Dunno, Emark, but I bet you drink way more kinds of wine--lagrein anyone?--even if it is still mostly from California. 

In truth, I don't have big collections of anything, since I am spread so thinly, and I wouldn't say that there are significant verticals or horizontals of anything--that comes from being a value buyer, so other than my favorite Cali producers whose lists I subscribe to (Mauritson, Talty, Halcon) I haven't really settled down with particular producers--still too many to try. 

Reply by outthere, Jan 30, 2014.

Mike Madaio said: "I just want to know where to find bacony, earthy Syrahs in Cali."

Just to name a few...

Reply by Richard Foxall, Jan 31, 2014.

Mike Madaio said: "I just want to know where to find bacony, earthy Syrahs in Cali."

I don't think Paul at Halcon would deliver to PA, but I'd add that and Jemrose.  Really, the only stuff that OT and I like is in that vein.  So if you could find Bell's Canterbury Block 6 or Clay Mauritson's Rockpile Madrone Springs, or anything from Alder Springs Vineyard from Pax (check JJ Buckley), you'd be happy, MM.  Sadly, the high volume stuff from Stolpman and Qupe (and Tensley, based on tasting notes) doesn't really fall into that realm--more of the fruit forward, drink it quick style.  But trust us, it's here and filling up my basement.

Reply by napagirl68, Jan 31, 2014.

Mike Madaio..   Balletto" 2006 RRV syrah.. if you can find it, it is all white pepper,  bacon and a touch of leather.   Carlisle is great too, but didn't quite hit the flavors as that one Balletto did/does for me.

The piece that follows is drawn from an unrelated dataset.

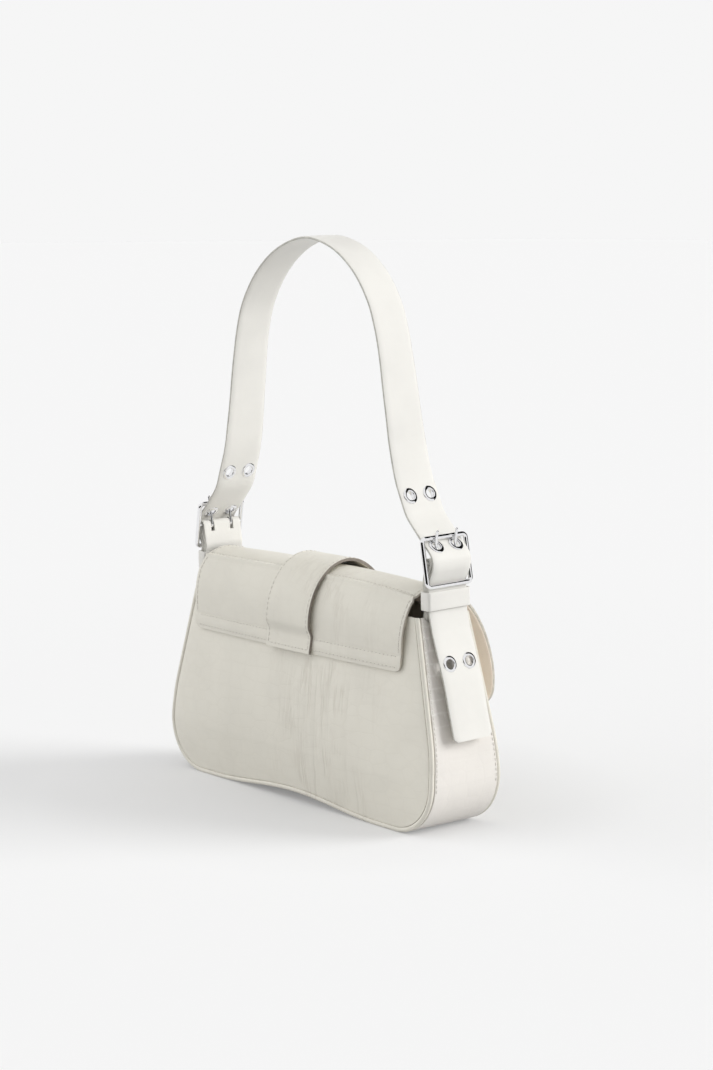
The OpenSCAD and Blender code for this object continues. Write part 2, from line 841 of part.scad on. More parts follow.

Reply by vin0vin0, Jan 31, 2014.

Mike Madaio..  just checked my tasting notes and found two more that might fit the syrah profile you're after:

Adelaida Syrah Anna's Vineyard, and

Venteux Vineyards Syrah Tache le Verre Alisos Canyon

Both out of Paso where the warmer climate tends to produce bigger reds.

Reply by Richard Foxall, Jan 31, 2014.

I find the Paso and anything south of there Syrahs are more in the ripe, fruit forward style, but there are always exceptions.  NG, we have to get you on some of OT's faves--way past that Balletto, although it's a good choice for MM because it has wide distribution.